## GIVEN INSTRUCTION
Every entry below must appear again, exactly as written.

^^^^^^^^

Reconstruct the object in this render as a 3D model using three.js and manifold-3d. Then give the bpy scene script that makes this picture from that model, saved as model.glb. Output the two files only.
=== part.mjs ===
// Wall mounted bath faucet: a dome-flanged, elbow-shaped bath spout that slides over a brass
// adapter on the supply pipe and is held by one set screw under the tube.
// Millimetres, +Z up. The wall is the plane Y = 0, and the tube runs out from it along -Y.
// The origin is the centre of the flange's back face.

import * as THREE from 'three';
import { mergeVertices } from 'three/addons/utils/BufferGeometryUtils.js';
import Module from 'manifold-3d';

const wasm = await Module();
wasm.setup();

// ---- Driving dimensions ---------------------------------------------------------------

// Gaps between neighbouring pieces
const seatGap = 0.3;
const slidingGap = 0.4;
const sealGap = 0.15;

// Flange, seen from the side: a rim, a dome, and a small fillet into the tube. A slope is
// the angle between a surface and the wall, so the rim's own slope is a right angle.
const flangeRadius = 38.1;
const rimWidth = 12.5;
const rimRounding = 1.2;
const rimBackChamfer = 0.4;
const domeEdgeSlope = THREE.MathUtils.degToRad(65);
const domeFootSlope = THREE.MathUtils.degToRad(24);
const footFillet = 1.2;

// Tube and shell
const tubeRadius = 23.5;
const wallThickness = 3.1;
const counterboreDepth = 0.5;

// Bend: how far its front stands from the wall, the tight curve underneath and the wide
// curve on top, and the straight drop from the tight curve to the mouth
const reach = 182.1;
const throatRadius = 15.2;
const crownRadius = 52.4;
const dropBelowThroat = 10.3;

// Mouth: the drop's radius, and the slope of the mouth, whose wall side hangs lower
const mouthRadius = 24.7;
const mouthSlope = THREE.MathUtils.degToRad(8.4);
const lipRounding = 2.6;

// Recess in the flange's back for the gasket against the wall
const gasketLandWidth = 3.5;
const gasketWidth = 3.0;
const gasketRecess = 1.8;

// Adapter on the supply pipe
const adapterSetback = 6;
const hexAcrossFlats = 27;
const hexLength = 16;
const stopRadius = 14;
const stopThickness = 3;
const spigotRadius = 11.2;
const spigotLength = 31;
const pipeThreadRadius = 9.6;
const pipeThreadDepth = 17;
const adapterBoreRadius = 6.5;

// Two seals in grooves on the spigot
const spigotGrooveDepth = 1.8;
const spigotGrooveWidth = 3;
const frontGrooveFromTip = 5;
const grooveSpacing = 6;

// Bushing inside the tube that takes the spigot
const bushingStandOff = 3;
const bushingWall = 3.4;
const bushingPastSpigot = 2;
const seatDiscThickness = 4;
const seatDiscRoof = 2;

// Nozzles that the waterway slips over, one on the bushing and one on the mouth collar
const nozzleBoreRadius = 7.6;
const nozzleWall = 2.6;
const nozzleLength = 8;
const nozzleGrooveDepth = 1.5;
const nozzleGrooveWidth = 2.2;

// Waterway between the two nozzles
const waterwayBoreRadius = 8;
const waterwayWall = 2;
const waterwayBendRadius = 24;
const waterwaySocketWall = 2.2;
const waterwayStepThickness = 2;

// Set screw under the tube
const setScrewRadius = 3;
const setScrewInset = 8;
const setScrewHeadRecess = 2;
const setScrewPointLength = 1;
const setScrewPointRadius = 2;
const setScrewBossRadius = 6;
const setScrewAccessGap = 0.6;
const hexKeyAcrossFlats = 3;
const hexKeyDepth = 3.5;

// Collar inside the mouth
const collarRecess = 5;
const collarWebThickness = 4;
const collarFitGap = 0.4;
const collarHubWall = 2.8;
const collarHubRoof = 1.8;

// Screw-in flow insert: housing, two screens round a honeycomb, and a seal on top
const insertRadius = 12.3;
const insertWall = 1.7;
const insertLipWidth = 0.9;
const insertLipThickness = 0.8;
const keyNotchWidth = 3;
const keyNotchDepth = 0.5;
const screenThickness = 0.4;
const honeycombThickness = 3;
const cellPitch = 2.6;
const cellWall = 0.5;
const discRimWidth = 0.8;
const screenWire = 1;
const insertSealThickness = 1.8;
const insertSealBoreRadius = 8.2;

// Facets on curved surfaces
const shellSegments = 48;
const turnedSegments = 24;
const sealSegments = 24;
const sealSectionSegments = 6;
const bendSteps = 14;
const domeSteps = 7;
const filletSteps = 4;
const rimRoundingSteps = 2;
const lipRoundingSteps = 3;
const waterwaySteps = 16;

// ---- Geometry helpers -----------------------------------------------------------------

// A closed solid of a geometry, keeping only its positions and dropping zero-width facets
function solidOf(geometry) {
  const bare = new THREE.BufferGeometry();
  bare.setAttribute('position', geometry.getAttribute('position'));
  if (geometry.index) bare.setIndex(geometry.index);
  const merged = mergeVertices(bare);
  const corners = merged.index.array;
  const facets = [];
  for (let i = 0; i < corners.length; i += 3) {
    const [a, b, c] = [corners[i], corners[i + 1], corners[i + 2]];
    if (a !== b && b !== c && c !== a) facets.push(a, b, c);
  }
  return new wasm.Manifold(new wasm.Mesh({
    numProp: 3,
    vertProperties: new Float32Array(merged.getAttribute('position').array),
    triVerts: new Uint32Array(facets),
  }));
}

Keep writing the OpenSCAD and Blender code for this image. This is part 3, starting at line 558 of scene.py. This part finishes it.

^^^^^^^^

## SOLUTION FOR THIS TASK
Reconstruct the object in this render as a 3D model using three.js and manifold-3d. Then give the bpy scene script that makes this picture from that model, saved as model.glb. Output the two files only.
=== part.mjs ===
// Wall mounted bath faucet: a dome-flanged, elbow-shaped bath spout that slides over a brass
// adapter on the supply pipe and is held by one set screw under the tube.
// Millimetres, +Z up. The wall is the plane Y = 0, and the tube runs out from it along -Y.
// The origin is the centre of the flange's back face.

import * as THREE from 'three';
import { mergeVertices } from 'three/addons/utils/BufferGeometryUtils.js';
import Module from 'manifold-3d';

const wasm = await Module();
wasm.setup();

// ---- Driving dimensions ---------------------------------------------------------------

// Gaps between neighbouring pieces
const seatGap = 0.3;
const slidingGap = 0.4;
const sealGap = 0.15;

// Flange, seen from the side: a rim, a dome, and a small fillet into the tube. A slope is
// the angle between a surface and the wall, so the rim's own slope is a right angle.
const flangeRadius = 38.1;
const rimWidth = 12.5;
const rimRounding = 1.2;
const rimBackChamfer = 0.4;
const domeEdgeSlope = THREE.MathUtils.degToRad(65);
const domeFootSlope = THREE.MathUtils.degToRad(24);
const footFillet = 1.2;

// Tube and shell
const tubeRadius = 23.5;
const wallThickness = 3.1;
const counterboreDepth = 0.5;

// Bend: how far its front stands from the wall, the tight curve underneath and the wide
// curve on top, and the straight drop from the tight curve to the mouth
const reach = 182.1;
const throatRadius = 15.2;
const crownRadius = 52.4;
const dropBelowThroat = 10.3;

// Mouth: the drop's radius, and the slope of the mouth, whose wall side hangs lower
const mouthRadius = 24.7;
const mouthSlope = THREE.MathUtils.degToRad(8.4);
const lipRounding = 2.6;

// Recess in the flange's back for the gasket against the wall
const gasketLandWidth = 3.5;
const gasketWidth = 3.0;
const gasketRecess = 1.8;

// Adapter on the supply pipe
const adapterSetback = 6;
const hexAcrossFlats = 27;
const hexLength = 16;
const stopRadius = 14;
const stopThickness = 3;
const spigotRadius = 11.2;
const spigotLength = 31;
const pipeThreadRadius = 9.6;
const pipeThreadDepth = 17;
const adapterBoreRadius = 6.5;

// Two seals in grooves on the spigot
const spigotGrooveDepth = 1.8;
const spigotGrooveWidth = 3;
const frontGrooveFromTip = 5;
const grooveSpacing = 6;

// Bushing inside the tube that takes the spigot
const bushingStandOff = 3;
const bushingWall = 3.4;
const bushingPastSpigot = 2;
const seatDiscThickness = 4;
const seatDiscRoof = 2;

// Nozzles that the waterway slips over, one on the bushing and one on the mouth collar
const nozzleBoreRadius = 7.6;
const nozzleWall = 2.6;
const nozzleLength = 8;
const nozzleGrooveDepth = 1.5;
const nozzleGrooveWidth = 2.2;

// Waterway between the two nozzles
const waterwayBoreRadius = 8;
const waterwayWall = 2;
const waterwayBendRadius = 24;
const waterwaySocketWall = 2.2;
const waterwayStepThickness = 2;

// Set screw under the tube
const setScrewRadius = 3;
const setScrewInset = 8;
const setScrewHeadRecess = 2;
const setScrewPointLength = 1;
const setScrewPointRadius = 2;
const setScrewBossRadius = 6;
const setScrewAccessGap = 0.6;
const hexKeyAcrossFlats = 3;
const hexKeyDepth = 3.5;

// Collar inside the mouth
const collarRecess = 5;
const collarWebThickness = 4;
const collarFitGap = 0.4;
const collarHubWall = 2.8;
const collarHubRoof = 1.8;

// Screw-in flow insert: housing, two screens round a honeycomb, and a seal on top
const insertRadius = 12.3;
const insertWall = 1.7;
const insertLipWidth = 0.9;
const insertLipThickness = 0.8;
const keyNotchWidth = 3;
const keyNotchDepth = 0.5;
const screenThickness = 0.4;
const honeycombThickness = 3;
const cellPitch = 2.6;
const cellWall = 0.5;
const discRimWidth = 0.8;
const screenWire = 1;
const insertSealThickness = 1.8;
const insertSealBoreRadius = 8.2;

// Facets on curved surfaces
const shellSegments = 48;
const turnedSegments = 24;
const sealSegments = 24;
const sealSectionSegments = 6;
const bendSteps = 14;
const domeSteps = 7;
const filletSteps = 4;
const rimRoundingSteps = 2;
const lipRoundingSteps = 3;
const waterwaySteps = 16;

// ---- Geometry helpers -----------------------------------------------------------------

// A closed solid of a geometry, keeping only its positions and dropping zero-width facets
function solidOf(geometry) {
  const bare = new THREE.BufferGeometry();
  bare.setAttribute('position', geometry.getAttribute('position'));
  if (geometry.index) bare.setIndex(geometry.index);
  const merged = mergeVertices(bare);
  const corners = merged.index.array;
  const facets = [];
  for (let i = 0; i < corners.length; i += 3) {
    const [a, b, c] = [corners[i], corners[i + 1], corners[i + 2]];
    if (a !== b && b !== c && c !== a) facets.push(a, b, c);
  }
  return new wasm.Manifold(new wasm.Mesh({
    numProp: 3,
    vertProperties: new Float32Array(merged.getAttribute('position').array),
    triVerts: new Uint32Array(facets),
  }));
}

Keep writing the OpenSCAD and Blender code for this image. This is part 3, starting at line 558 of scene.py. This part finishes it.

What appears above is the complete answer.